Chinese companies are making goods available to Africans at prices that are relatively cheap compared with national and Western companies. While national and Western companies make goods available mainly to the middle and upper classes, Chinese companies make them available to the working class and the poor. Is it true that this is against a further development of the textile industry of African countries? What is immoral about poor Africans improving their material conditions by buying relatively cheaper goods?

China's strict illegal immigration management will not harm its ties with Africa. But China needs to have policy measures conducive for a qualitative improvement in relations between Chinese and Africans. It has to address genuine grievances Africans have relating to their treatment by Chinese citizens and authorities. The implementation of these measures will enable China to minimize the negative impact of illegal immigrants on its ties with Africa.

China's trade with Africa, characterized by manufactured products from China to Africa and raw materials from Africa to China, is not neo-colonialism. Instead, it reflects the development level of the manufacturing sector in Africa. Most African countries do not have a serious manufacturing sector. There is no evidence that China in its investment, financial and trade relations with Africa is trying to restrict the development and progress of the continent's own manufacturing sector.

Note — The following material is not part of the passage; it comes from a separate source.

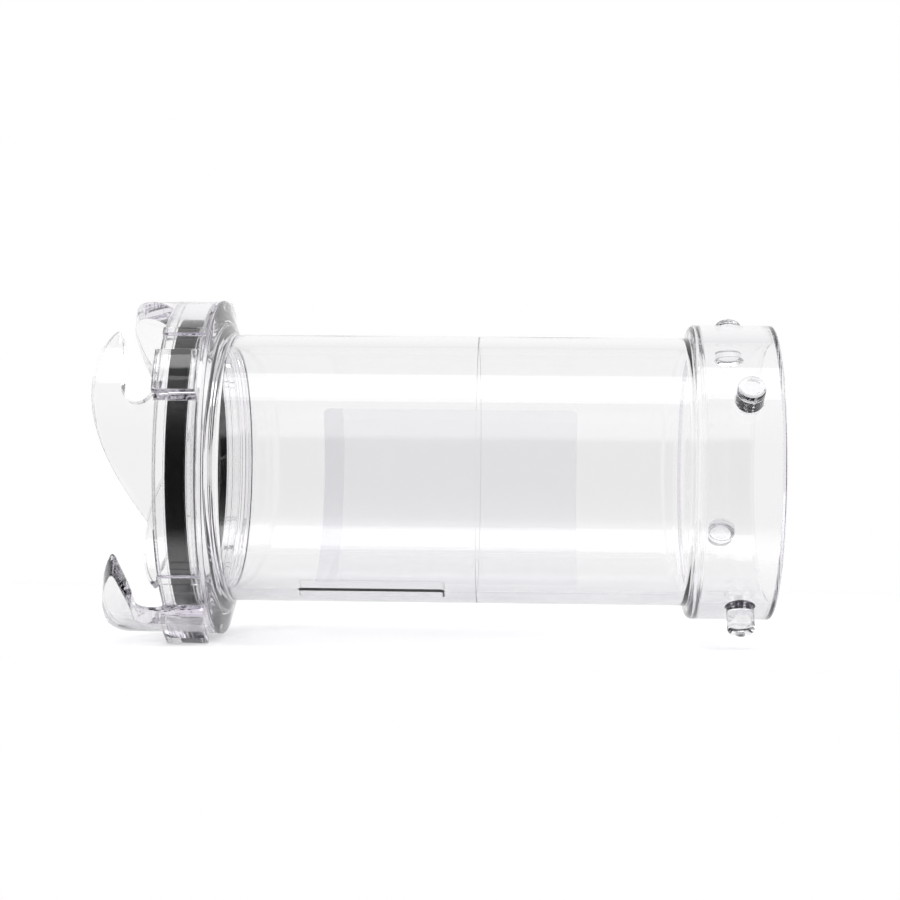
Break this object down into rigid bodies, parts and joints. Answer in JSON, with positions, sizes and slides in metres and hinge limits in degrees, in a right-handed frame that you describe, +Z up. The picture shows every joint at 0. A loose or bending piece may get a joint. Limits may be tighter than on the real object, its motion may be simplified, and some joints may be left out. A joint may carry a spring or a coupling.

The West's claim that China's relationship with Africa is neo-colonialism stems from its own policy toward Africa, which results from the fear its strategic interests will be harmed as a result of structural changes in African countries and China's growing presence on the continent. It camouflages the importance of these strategic interests by cloaking them behind concerns about Africa's security and development and the plight of the poor. According to this perspective, Africans are not capable of deciding for themselves who are their friends and who are their enemies.

By asserting that China is a new colonial power in Africa, the West has set itself up as the self-proclaimed guardian of the continent, it warns Africa to be careful and cautions it not to become an extension of China. Which is hypocritical, to say the least, coming from the countries that colonized and exploited Africa in the past. As the independence of their former colonies did not end their economic, financial, trade and technological domination in the post-colonial era, they are afraid that China's friendly relations with Africa pose a threat to their interests.

The West in its ties with Africa has assumed the role of a self-appointed world policeman with self-declared mission. It has also assumed paternity of Africans supportive of the principles guiding its policy of domination through divide and rule. It has become in the process, the police, judge, jury and executioner of Africans who are in theory and practice committed to the structural transformation of their continent. As long as it insists on playing the role of world policeman, the West will not respect the right of African countries to national self-determination and the free, independent exercise of their sovereignty and foreign policy.

Closer Sino-Africa ties constitute a historical opportunity for Africa. It is the responsibility of Africans to ensure that they contribute to their continent's qualitative political progress toward economic independence.

The author is chief research specialist and head of the governance and security program at the Africa Institute of South Africa in Pretoria, South Africa.